As the director, Helgeland imbues A Knight’s Tale with a breezy “hey, let’s make a movie” feel. The camerawork never reaches Sam Raimi levels of kineticism during the joust tournaments, but Helgeland packs the sequences with enough motion and energy to give the action a bit of style. And he stages the jousting in a way that allows the audience to feel the force of each brutal impact. From a craft perspective, the film’s highlight is almost certainly the formal dance that William attends with Jocelyn. Set to David Bowie’s “Golden Years” (probably the only tune the movie uses that might still be considered hip), the scene starts with some typical Medieval-style dancing, along with some orchestral work on the soundtrack that hints at the chords of the song, before cutting to Bowie’s actual track as Ledger, Sossamon, and the many extras break out into modern dance. It’s pure cinematic joy and sells the movie’s purposefully anachronistic mission statement better than anything else in the film. Honestly, I smile just thinking about it.
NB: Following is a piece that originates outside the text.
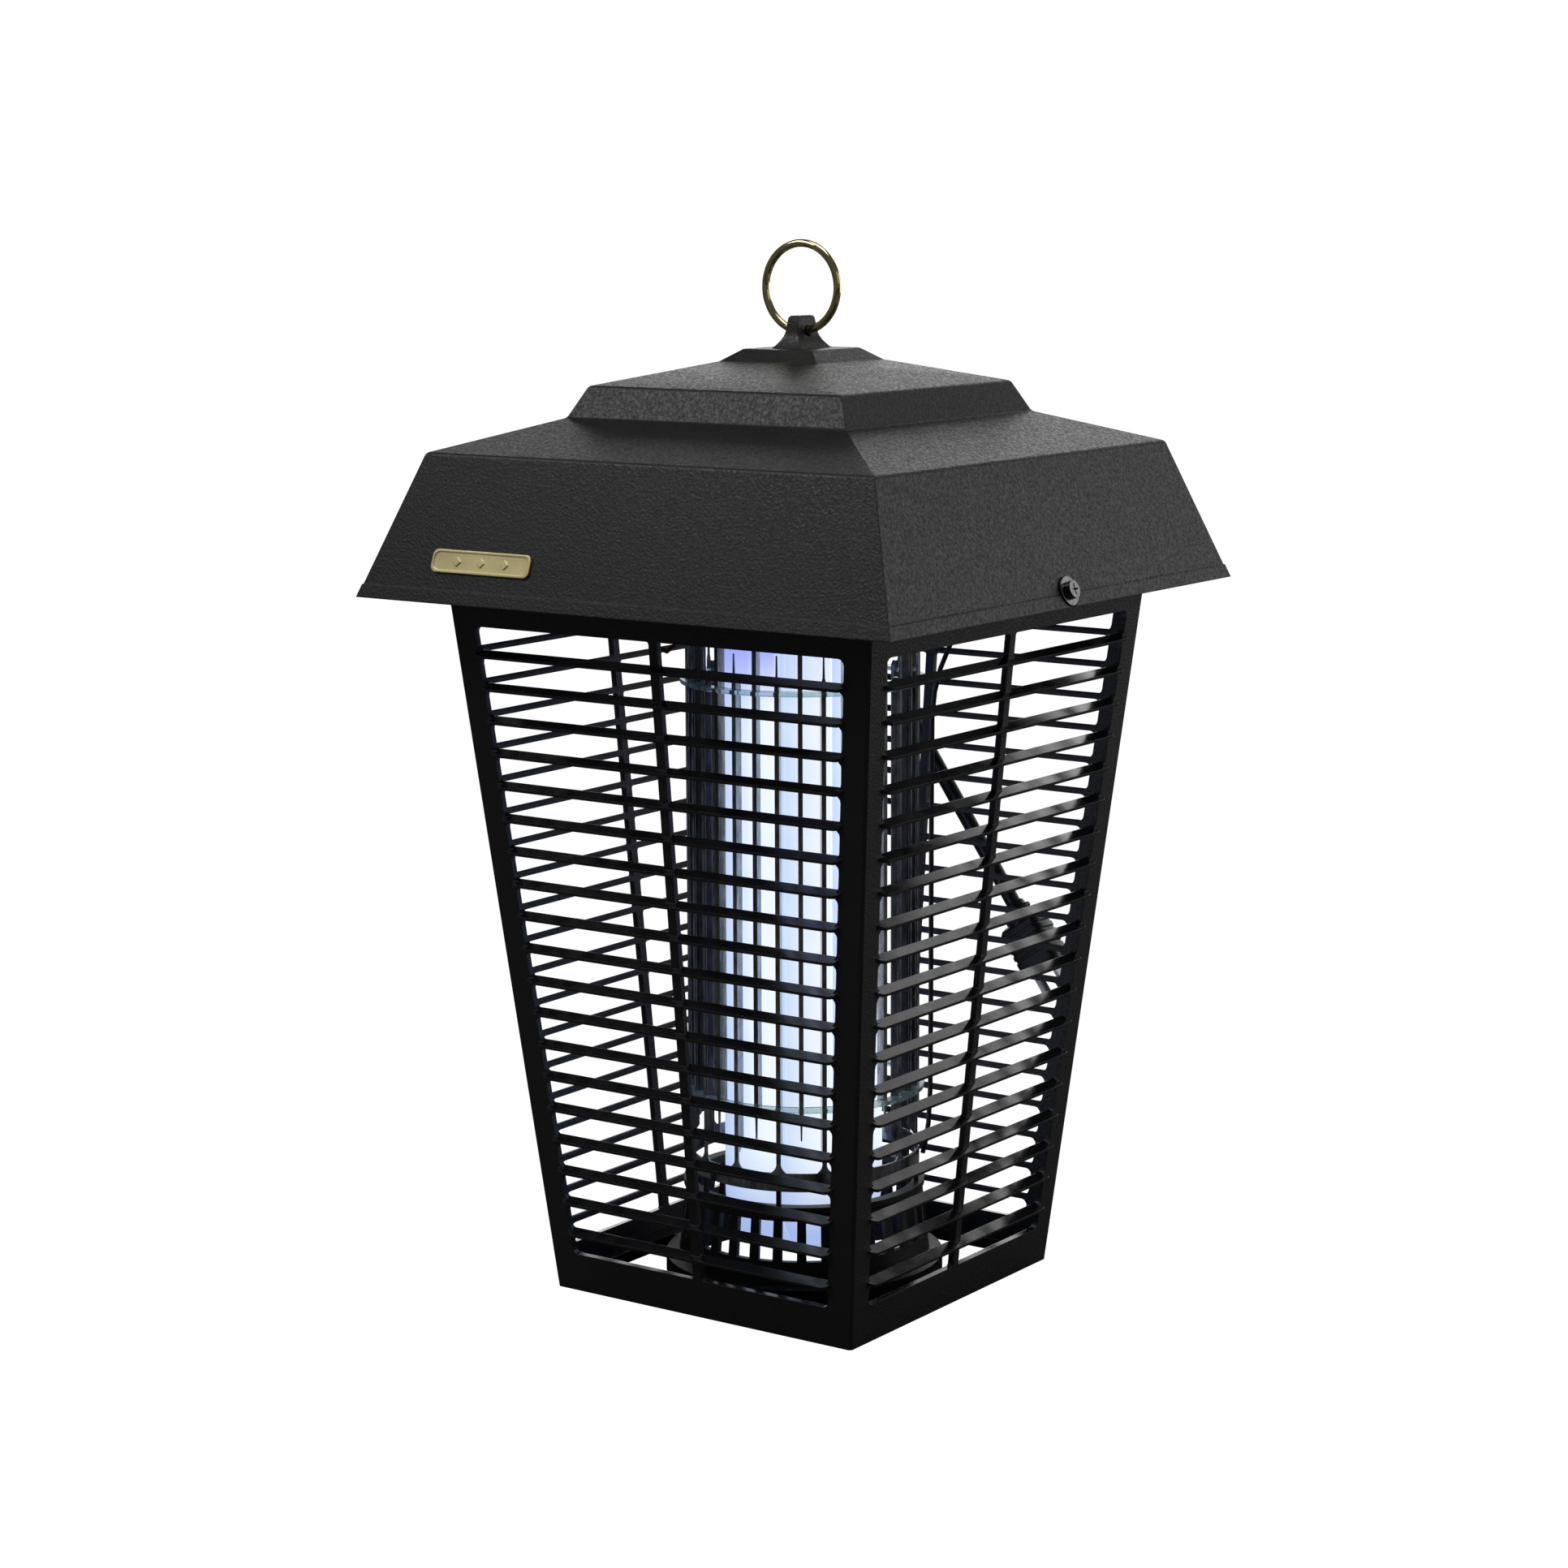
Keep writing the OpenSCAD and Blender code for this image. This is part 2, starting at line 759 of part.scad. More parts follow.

And that’s just one crowd-pleasing moment of many, from William earning a surprise knighthood from the benevolent Prince Edward (James Purefoy) after being outed as a fraud to his ultimate victory over the dickish Count Adhemar (Rufus Sewell), the film’s detestable villain. I’m not really spoiling anything here, because as I said, this is a fairly predictable sports movie. (Heck, there’s even a training montage set to War’s “Low Rider,” and at one point Kate imprints her armor with the Nike logo!) Even if you’ve never seen it before, you already know how A Knight’s Tale is going to play out. But that doesn’t make it any less effective as you watch. William spends the movie wondering whether “a man can change his stars.” Well, it turns out he can. He just needs some classic rock tunes, a group of lovable, half-crazy friends, and the guts not to tilt his head up when that lance is bearing down on him. So happy 20th, A Knight’s Tale. I’m going to crank up some AC/DC in your honor.